이 셀은 GSM8K와 MMLU 데이터셋을 사용하여 **TTA Uncertainty Sampling**을 벤치마크합니다.

### 설정 옵션:
- **Temporal Decay 테스트**: `experimental_fn=None` (기본값)
- **TTA 테스트**: `experimental_fn=generate_with_tta_uncertainty` (현재 설정)

In [None]:
# Benchmark Configuration
TTA_K_VALUES = [3, 5, 7]  # TTA forward pass 횟수
N_SAMPLES = 20  # Number of samples per task (빠른 테스트용, 전체는 50)
STEPS = 32  # 빠른 테스트용 (전체는 64)
GEN_LENGTH = 32
BLOCK_LENGTH = 32

print(f"Starting TTA Uncertainty Sampling Benchmark")
print(f"TTA K Values: {TTA_K_VALUES}")
print(f"Samples per task: {N_SAMPLES}")
print(f"Expected time: ~{N_SAMPLES * len(TTA_K_VALUES) * 2} minutes")

results_df = experiment_utils.run_academic_benchmark(
    model=model,
    tokenizer=tokenizer,
    baseline_fn=None,  # Uses inspect_sampling (no remasking)
    experimental_fn=generate_with_tta_uncertainty,  # TTA algorithm
    thresholds=TTA_K_VALUES,  # Different tta_k values to test
    samples=N_SAMPLES,
    steps=STEPS,
    gen_length=GEN_LENGTH,
    block_length=BLOCK_LENGTH
)

print("\nBenchmark completed!")
print(f"Total results: {len(results_df)} rows")

## 3. Analyze Results

In [None]:
# Display comprehensive analysis
experiment_utils.analyze_icml_results(results_df)

## 4. Save Results

In [None]:
# Save to CSV for further analysis
output_file = "tta_benchmark_results.csv"
results_df.to_csv(output_file, index=False)
print(f"Results saved to {output_file}")

## 5. Detailed Inspection (Optional)

특정 케이스를 자세히 살펴보고 싶다면 아래 셀을 사용하세요.

In [None]:
# Filter for specific category or AlphaDecay (TTA K)
print("\n=== Math Task Results ===")
math_results = results_df[results_df['Category'] == 'math']
print(math_results.groupby('AlphaDecay')[['Acc_Exp', 'PPL_Delta', 'Stability_Delta']].mean())

print("\n=== Logic Task Results ===")
logic_results = results_df[results_df['Category'] == 'logic']
print(logic_results.groupby('AlphaDecay')[['Acc_Exp', 'PPL_Delta', 'Stability_Delta']].mean())
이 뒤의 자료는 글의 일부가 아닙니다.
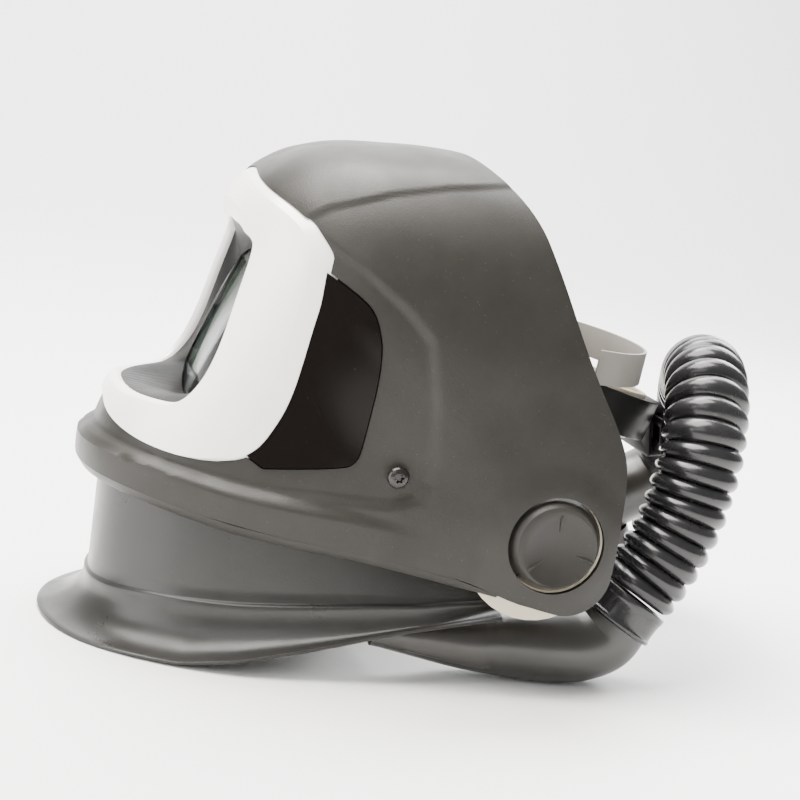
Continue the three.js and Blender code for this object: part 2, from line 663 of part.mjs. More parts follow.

## 6. TTA-Specific Analysis

TTA 알고리즘의 불확실성 메트릭을 분석합니다.

In [None]:
# Summary by TTA K
print("\n=== Performance by TTA K ===")
summary = results_df.groupby('AlphaDecay')[['Acc_Exp', 'PPL_Delta', 'Stability_Delta', 'Survival', 'Correction_Eff']].mean()
print(summary)

# Best configuration
best_k = summary['Acc_Exp'].idxmax()
best_acc = summary['Acc_Exp'].max()
baseline_acc = results_df['Acc_Base'].mean()

print(f"\n=== Best Configuration ===")
print(f"Best TTA K: {best_k}")
print(f"Accuracy: {best_acc:.2%} (Baseline: {baseline_acc:.2%})")
print(f"Improvement: {best_acc - baseline_acc:+.2%}")